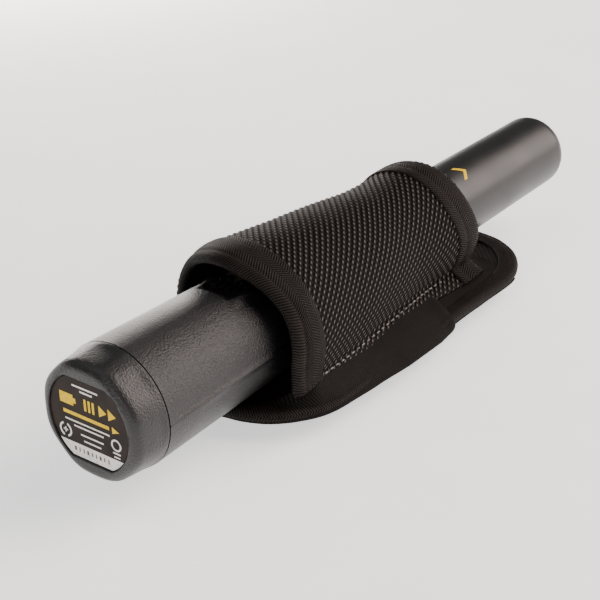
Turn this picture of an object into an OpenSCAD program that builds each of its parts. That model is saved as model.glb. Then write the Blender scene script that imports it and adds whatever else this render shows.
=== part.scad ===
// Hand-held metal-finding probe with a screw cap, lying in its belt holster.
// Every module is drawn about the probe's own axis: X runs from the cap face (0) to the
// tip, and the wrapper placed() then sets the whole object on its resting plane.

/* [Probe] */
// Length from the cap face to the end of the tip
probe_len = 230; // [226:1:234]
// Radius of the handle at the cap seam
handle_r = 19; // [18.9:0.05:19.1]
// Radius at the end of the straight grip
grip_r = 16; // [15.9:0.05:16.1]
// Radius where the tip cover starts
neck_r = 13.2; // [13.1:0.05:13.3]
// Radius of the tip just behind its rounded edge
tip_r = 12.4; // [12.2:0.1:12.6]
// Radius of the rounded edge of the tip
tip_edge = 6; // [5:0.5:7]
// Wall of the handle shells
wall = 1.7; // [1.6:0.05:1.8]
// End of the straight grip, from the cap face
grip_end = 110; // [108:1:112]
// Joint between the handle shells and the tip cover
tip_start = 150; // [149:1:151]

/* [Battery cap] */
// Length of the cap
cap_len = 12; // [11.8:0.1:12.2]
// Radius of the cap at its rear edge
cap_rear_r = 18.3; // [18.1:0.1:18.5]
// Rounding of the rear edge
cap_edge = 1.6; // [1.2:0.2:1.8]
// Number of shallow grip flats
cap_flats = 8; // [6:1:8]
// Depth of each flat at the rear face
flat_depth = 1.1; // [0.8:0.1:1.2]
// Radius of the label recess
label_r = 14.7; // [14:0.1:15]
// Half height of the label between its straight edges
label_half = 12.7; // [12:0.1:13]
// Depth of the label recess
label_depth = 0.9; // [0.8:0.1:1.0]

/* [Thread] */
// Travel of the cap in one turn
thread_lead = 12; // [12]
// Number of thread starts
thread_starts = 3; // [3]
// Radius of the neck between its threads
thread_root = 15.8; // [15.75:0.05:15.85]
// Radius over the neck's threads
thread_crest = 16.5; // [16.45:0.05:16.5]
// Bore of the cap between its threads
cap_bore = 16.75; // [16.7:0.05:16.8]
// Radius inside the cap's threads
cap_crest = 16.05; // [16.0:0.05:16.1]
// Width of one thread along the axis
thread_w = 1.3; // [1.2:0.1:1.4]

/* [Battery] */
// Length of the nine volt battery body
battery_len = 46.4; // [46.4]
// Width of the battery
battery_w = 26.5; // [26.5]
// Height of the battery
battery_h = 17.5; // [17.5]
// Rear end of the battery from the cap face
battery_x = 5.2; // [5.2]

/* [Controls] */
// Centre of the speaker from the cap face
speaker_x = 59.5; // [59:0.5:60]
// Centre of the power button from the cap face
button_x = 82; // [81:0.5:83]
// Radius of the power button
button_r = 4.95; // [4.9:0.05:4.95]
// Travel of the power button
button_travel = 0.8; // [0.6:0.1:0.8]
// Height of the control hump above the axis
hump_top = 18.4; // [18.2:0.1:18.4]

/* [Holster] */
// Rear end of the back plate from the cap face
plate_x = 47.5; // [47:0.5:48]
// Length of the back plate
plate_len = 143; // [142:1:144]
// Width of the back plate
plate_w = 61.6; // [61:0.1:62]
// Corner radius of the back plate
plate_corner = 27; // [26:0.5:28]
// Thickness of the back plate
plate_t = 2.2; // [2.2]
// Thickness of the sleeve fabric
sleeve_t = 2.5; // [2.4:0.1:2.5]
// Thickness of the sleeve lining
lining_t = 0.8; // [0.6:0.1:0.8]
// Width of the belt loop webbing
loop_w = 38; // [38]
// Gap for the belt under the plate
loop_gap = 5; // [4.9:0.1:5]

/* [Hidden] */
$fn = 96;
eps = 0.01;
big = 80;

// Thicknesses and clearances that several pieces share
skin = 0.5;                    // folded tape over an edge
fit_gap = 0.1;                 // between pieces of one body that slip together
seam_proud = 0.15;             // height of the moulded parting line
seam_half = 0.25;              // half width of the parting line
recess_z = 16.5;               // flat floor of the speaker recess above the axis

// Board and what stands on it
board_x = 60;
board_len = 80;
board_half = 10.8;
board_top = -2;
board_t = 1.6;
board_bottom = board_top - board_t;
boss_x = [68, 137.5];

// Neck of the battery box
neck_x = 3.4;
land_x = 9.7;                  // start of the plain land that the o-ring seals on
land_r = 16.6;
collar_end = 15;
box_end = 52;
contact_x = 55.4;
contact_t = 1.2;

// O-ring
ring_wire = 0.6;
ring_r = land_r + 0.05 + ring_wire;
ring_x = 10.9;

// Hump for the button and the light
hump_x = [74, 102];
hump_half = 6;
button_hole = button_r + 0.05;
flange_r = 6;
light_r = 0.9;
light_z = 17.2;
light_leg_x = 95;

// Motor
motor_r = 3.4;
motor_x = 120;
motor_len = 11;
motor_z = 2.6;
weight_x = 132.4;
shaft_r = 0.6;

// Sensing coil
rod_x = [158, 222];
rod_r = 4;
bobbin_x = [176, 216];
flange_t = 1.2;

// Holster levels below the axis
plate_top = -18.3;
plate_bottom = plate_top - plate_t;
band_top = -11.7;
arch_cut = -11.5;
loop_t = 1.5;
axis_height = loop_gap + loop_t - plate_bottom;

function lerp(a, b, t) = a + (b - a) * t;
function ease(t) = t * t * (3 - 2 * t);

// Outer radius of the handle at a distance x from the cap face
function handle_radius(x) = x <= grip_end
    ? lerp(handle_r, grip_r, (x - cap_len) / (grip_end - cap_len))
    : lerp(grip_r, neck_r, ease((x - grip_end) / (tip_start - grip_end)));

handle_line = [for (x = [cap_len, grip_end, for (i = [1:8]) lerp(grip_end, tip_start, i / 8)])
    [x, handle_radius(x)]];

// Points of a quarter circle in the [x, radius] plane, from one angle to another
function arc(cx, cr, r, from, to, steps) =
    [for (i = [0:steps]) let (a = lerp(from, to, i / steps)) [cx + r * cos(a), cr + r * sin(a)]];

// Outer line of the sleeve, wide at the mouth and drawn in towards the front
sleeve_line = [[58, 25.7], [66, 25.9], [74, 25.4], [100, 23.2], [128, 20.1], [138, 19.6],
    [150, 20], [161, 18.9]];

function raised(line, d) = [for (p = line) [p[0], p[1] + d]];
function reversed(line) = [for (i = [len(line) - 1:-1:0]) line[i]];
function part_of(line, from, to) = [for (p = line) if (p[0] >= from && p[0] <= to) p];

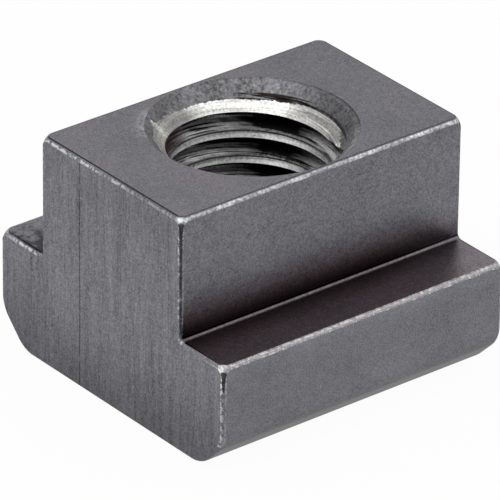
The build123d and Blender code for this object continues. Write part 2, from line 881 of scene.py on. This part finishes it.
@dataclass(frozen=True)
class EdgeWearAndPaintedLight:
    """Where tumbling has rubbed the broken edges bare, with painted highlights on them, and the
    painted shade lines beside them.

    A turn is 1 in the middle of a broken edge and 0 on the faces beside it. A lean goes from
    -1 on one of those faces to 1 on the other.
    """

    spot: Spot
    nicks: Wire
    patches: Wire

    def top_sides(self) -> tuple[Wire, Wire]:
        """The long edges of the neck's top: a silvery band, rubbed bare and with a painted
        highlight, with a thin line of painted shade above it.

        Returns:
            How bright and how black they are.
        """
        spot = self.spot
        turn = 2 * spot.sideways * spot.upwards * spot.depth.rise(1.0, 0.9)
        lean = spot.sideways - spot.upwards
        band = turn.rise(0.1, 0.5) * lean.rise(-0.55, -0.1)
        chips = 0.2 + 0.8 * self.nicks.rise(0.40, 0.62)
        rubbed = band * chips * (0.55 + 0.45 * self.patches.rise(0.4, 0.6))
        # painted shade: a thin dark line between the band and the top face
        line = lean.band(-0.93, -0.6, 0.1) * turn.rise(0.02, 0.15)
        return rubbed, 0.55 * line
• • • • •
→ PROMPT
Return each full line of the entries that contains the word "this".

→ ANSWER
Turn this picture of an object into an OpenSCAD program that builds each of its parts. That model is saved as model.glb. Then write the Blender scene script that imports it and adds whatever else this render shows.
The build123d and Blender code for this object continues. Write part 2, from line 881 of scene.py on. This part finishes it.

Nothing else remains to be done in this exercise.